Data excerpt:
----------
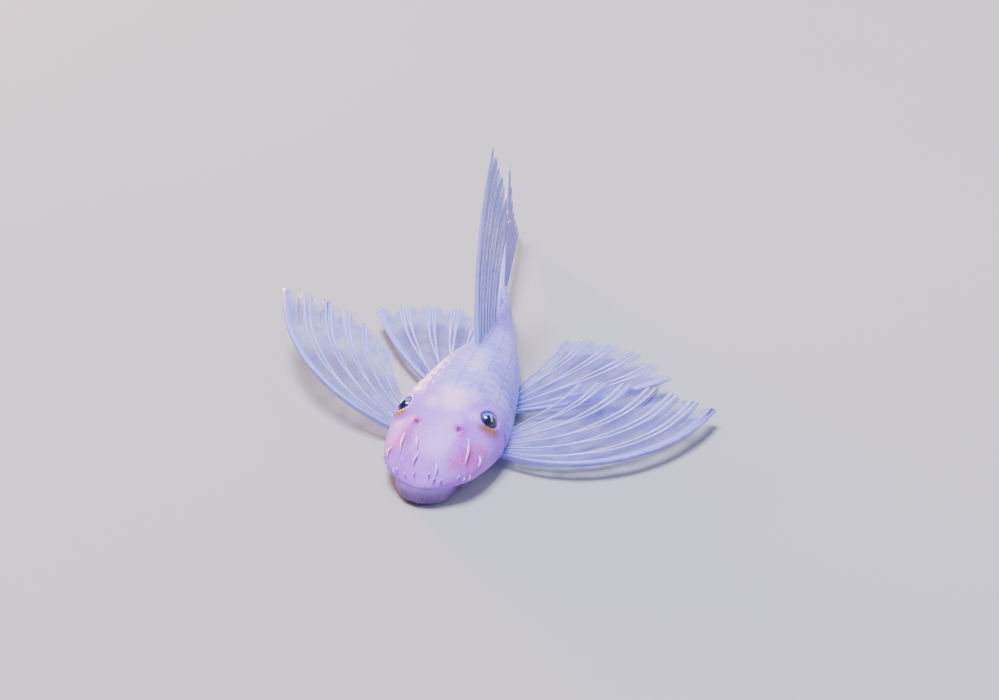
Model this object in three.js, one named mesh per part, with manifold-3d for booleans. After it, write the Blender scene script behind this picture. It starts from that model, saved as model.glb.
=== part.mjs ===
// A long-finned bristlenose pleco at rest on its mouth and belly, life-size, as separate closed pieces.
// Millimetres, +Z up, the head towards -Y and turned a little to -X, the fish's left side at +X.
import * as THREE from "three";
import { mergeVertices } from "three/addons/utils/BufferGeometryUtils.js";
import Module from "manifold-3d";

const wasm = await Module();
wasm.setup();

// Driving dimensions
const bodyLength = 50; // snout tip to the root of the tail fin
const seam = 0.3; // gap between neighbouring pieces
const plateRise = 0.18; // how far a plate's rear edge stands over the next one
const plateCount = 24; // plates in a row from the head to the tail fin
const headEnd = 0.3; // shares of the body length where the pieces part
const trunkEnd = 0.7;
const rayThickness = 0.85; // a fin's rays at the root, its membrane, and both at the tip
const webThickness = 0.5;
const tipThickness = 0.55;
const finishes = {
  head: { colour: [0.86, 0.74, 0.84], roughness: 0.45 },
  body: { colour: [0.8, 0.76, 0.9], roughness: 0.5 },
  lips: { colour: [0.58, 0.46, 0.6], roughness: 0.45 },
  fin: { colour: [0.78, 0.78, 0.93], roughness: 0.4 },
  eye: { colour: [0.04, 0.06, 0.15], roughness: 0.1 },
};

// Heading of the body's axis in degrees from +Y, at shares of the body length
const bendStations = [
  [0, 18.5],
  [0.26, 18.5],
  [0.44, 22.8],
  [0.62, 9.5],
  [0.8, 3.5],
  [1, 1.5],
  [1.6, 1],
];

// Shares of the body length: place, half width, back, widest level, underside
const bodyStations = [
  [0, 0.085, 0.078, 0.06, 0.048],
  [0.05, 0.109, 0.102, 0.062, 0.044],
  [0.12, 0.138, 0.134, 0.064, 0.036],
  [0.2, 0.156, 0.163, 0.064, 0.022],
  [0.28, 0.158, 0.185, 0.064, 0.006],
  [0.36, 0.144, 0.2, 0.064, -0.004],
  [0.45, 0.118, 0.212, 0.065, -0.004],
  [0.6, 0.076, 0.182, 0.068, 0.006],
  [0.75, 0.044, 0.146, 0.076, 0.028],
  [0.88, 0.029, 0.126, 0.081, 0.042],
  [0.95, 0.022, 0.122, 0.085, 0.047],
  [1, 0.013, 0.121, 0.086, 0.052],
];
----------
Brief: Output the complete data exactly as written.

Solved exercise:
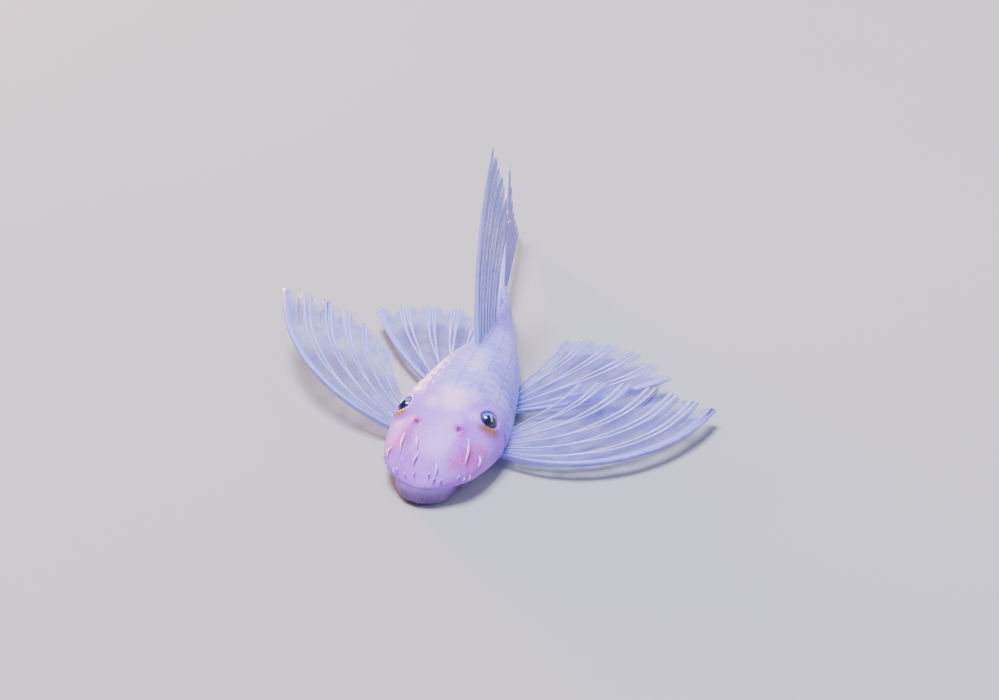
Model this object in three.js, one named mesh per part, with manifold-3d for booleans. After it, write the Blender scene script behind this picture. It starts from that model, saved as model.glb.
=== part.mjs ===
// A long-finned bristlenose pleco at rest on its mouth and belly, life-size, as separate closed pieces.
// Millimetres, +Z up, the head towards -Y and turned a little to -X, the fish's left side at +X.
import * as THREE from "three";
import { mergeVertices } from "three/addons/utils/BufferGeometryUtils.js";
import Module from "manifold-3d";

const wasm = await Module();
wasm.setup();

// Driving dimensions
const bodyLength = 50; // snout tip to the root of the tail fin
const seam = 0.3; // gap between neighbouring pieces
const plateRise = 0.18; // how far a plate's rear edge stands over the next one
const plateCount = 24; // plates in a row from the head to the tail fin
const headEnd = 0.3; // shares of the body length where the pieces part
const trunkEnd = 0.7;
const rayThickness = 0.85; // a fin's rays at the root, its membrane, and both at the tip
const webThickness = 0.5;
const tipThickness = 0.55;
const finishes = {
  head: { colour: [0.86, 0.74, 0.84], roughness: 0.45 },
  body: { colour: [0.8, 0.76, 0.9], roughness: 0.5 },
  lips: { colour: [0.58, 0.46, 0.6], roughness: 0.45 },
  fin: { colour: [0.78, 0.78, 0.93], roughness: 0.4 },
  eye: { colour: [0.04, 0.06, 0.15], roughness: 0.1 },
};

// Heading of the body's axis in degrees from +Y, at shares of the body length
const bendStations = [
  [0, 18.5],
  [0.26, 18.5],
  [0.44, 22.8],
  [0.62, 9.5],
  [0.8, 3.5],
  [1, 1.5],
  [1.6, 1],
];

// Shares of the body length: place, half width, back, widest level, underside
const bodyStations = [
  [0, 0.085, 0.078, 0.06, 0.048],
  [0.05, 0.109, 0.102, 0.062, 0.044],
  [0.12, 0.138, 0.134, 0.064, 0.036],
  [0.2, 0.156, 0.163, 0.064, 0.022],
  [0.28, 0.158, 0.185, 0.064, 0.006],
  [0.36, 0.144, 0.2, 0.064, -0.004],
  [0.45, 0.118, 0.212, 0.065, -0.004],
  [0.6, 0.076, 0.182, 0.068, 0.006],
  [0.75, 0.044, 0.146, 0.076, 0.028],
  [0.88, 0.029, 0.126, 0.081, 0.042],
  [0.95, 0.022, 0.122, 0.085, 0.047],
  [1, 0.013, 0.121, 0.086, 0.052],
];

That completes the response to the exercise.